Trump Suggests Pulling Funding From Schools That Teach Divisive “1619 Project”

( After President Donald Trump made the decision to ban the teaching of Critical Race Theory in government institutions, he’s now suggesting that schools who teach equally divisive and race-based ideas will also lose funding. On Sunday morning, President Trump suggested the Department of Education, under his advice, was considering investigating schools that teach the “1619 Project,” a divisive re-writing of America’s history.

If you’ve never heard of it, it’s probably because you don’t read the New York Times. The idea is promoted regularly by the far-left newspaper. It argues that America wasn’t founded in 1776, but instead in 1619. The proponents of this historically inaccurate argument say that the first slaves arriving on the land constituted the founding of the United States, which is not the cause.

The project also says that the Revolutionary War occurred because of…capitalism…and say that the Founding Fathers only wanted to preserve the slave economy that the British Empire was preparing to abolish at the time. Proponents of the concept are universally far-left radicals who believe the United States is systemically racist and that black people are not afforded the same opportunities as white people.

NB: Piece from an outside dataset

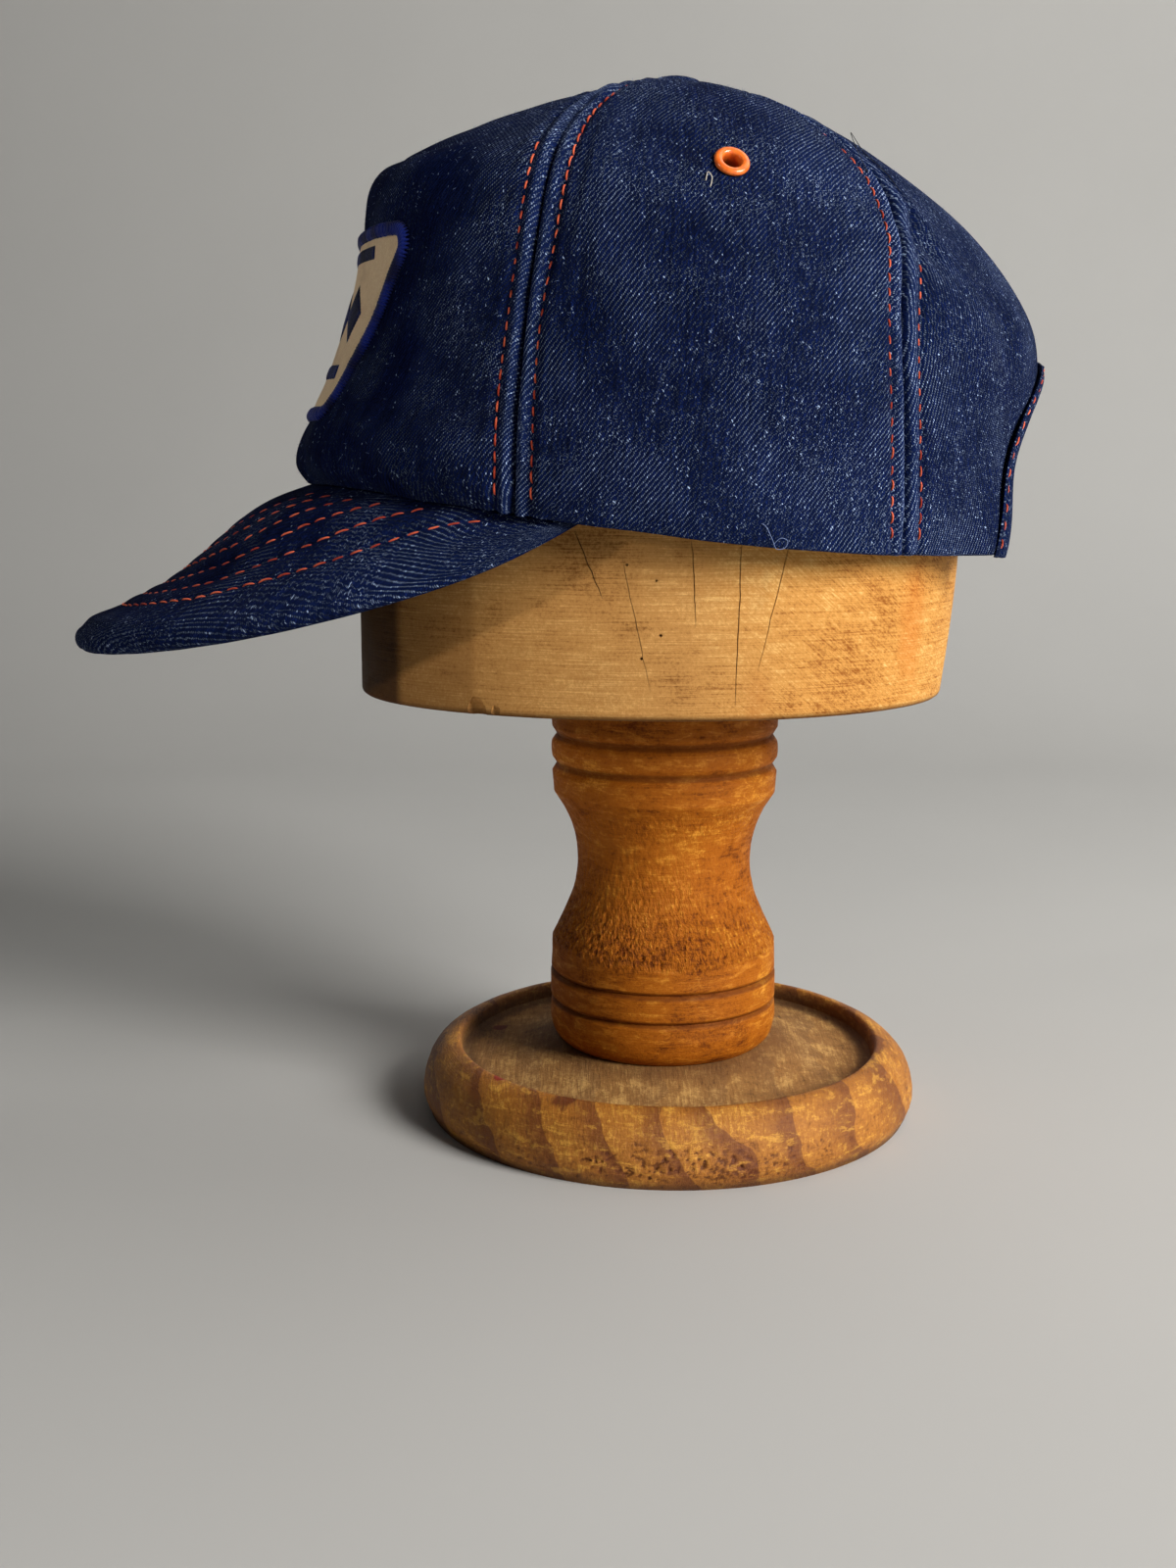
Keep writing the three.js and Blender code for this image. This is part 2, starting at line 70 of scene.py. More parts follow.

Which is verifiably untrue.

Some schoolteachers are already pushing this rewritten history in the classroom, but that could change very soon not just because it is historically inaccurate but because it promoted racial division. Schools across Illinois, New York, and California have already pledged to introduce the 1619 Project to their history classes.

Even historians who are largely on the side of the “racial justice” campaign have addressed the project, saying that it changes “matters of verifiable fact” in such a way that “cannot be described as interpretation or ‘framing.’” Historians even wrote a letter to the New York Times saying that the project demonstrates a total “displacement of historical understanding by ideology.”

In short, proponents of the idea simply are not telling the truth.

“These errors, which concern major events, cannot be described as interpretation,” they wrote. “They are matters of verifiable fact, which are the foundation of both honest scholarship and honest journalism. They suggest a displacement of historical understanding by ideology. Dismissal of objections on racial grounds – that they are the objections of ‘white historians’ – has affirmed that displacement.”

The fact that this hasn’t been banned in schools already is shocking enough, but that could change in no time.